Algarabía
Alberto Peralta de Legarreta
Uno siempre debería poder darse el lujo de distraerse, divagar, abstraerse o andar en la pendeja...
Así, nada más porque sí. La distracción involuntaria puede hacernos presa debido a
un enamoramiento, tal vez a una ruptura, o por una reflexión profunda; también cabe la posibilidad de que la admiración de algo observado o imaginado lo embobe a uno, o bien, que un cierto tipo de ensoñación o ensimismamiento nos saque momentáneamente de este mundo. En este caso, uno debe cuidarse de que el «estar en Babia» —sí, así con mayúscula, pues es un lugar en España— no ocasione heridas traumáticas o termine siendo causa de nuestra muerte.

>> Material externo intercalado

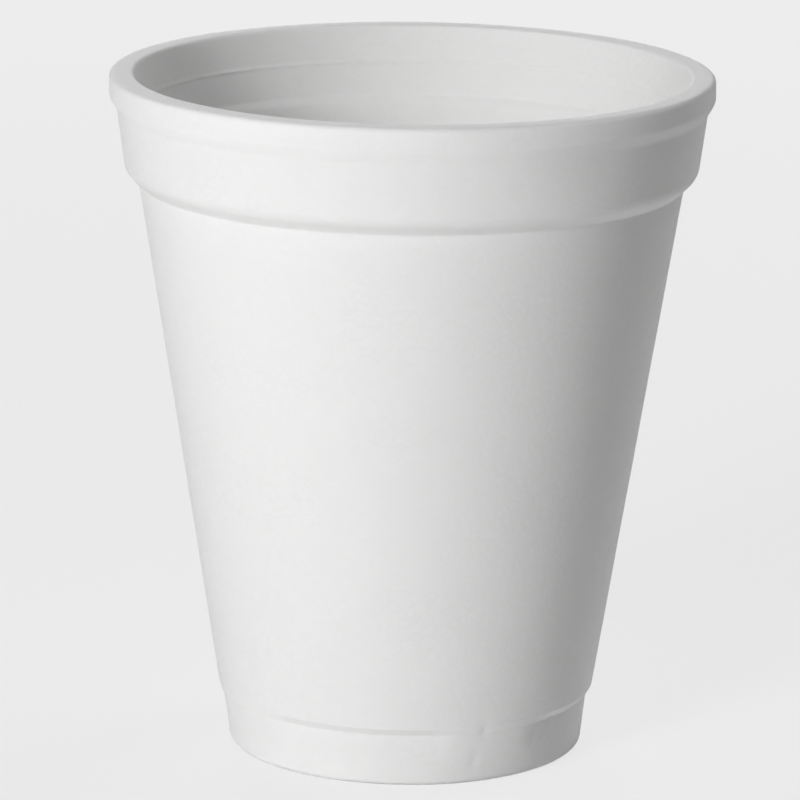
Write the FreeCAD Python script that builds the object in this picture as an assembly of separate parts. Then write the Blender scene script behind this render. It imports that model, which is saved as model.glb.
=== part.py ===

Cualquiera sabe por experiencia que una distracción puede resultar catastrófica, pero quizá lo peor es que después
uno corre el peligro —bastante común hasta en los casos más graves— de ser indiciado como el culpable por haber «andado en las nubes», o por andar «tragando camote», como decimos nosotros.
En México tenemos varias formas de referirnos a las distracciones, y una de ellas tiene una historia interesante que dio como resultado el original verbo papalotear, usual en los siglos XVII y XVIII pero que en el XIX adquiriría su significado actual debido a una serie de sucesos desafortunados acaecidos durante los últimos años del virreinato.
En aquellos tiempos una de las recreaciones más usuales de los niños y los ociosos era volar papalotes desde las azoteas o en plena calle.
Los papalotes eran artefactos caseros hechos con papel ligero y varas huecas que llegaron a la Nueva España como influencia del lejano Oriente, donde se usaban para enviar mensajes durante las batallas. En otros lugares del mundo español fueron llamados barriletes, cometas, chiringas, papagayos, coroneles o volantines; en México adoptaron la palabra náhuatl papalotl, que significa ‘mariposa’ y debe darnos una idea de la forma que tenían.
En el virreinato papalotear fue el nombre que se dio al «pueril y frívolo entretenimiento de volar papalotes» —como lo llamó el virrey Miguel de la Grúa Talamanca y Branciforte en sus bandosde 1797 y 1802— y así debió seguir hasta que algunos niños distraídos cayeron de sus azoteas —al volar papalotes— encontrando un feo y aparatoso final, o bien, cuando la sociedad citadina atestiguó los primeros y fatales atropellamientos de personas distraídas en las calles, que acababan con sus hilos de cáñamo aún en las manos bajo los veloces cascos y ruedas de los carruajes jalados por caballos y mulas.
Fue probablemente entonces cuando a esas víctimas de la distracción y el descuido se les acusó por primera vez de «andar papaloteando».
Las autoridades decidieron entonces que el papaloteotendría caras consecuencias.
Hacia 1802 quedó estrictamente prohibido volar papalotes a menos que
se hiciera en las afueras de la ciudad, donde no podría causar accidentes. Si alguien era atrapado volándolos en el área urbana se haría acreedor a una multa de cincuenta pesos la primera vez, y de cien si reincidía. Si algún necio insistía en seguir papaloteando, el virrey preveía el último y más doloroso castigo: el destierro.
Afortunadamente, poco después, México se independizó y fuimos libres de papalotear bajo nuestro propio riesgo, prueba de ello son los usuarios de iPhone, que van papaloteando todo el tiempo.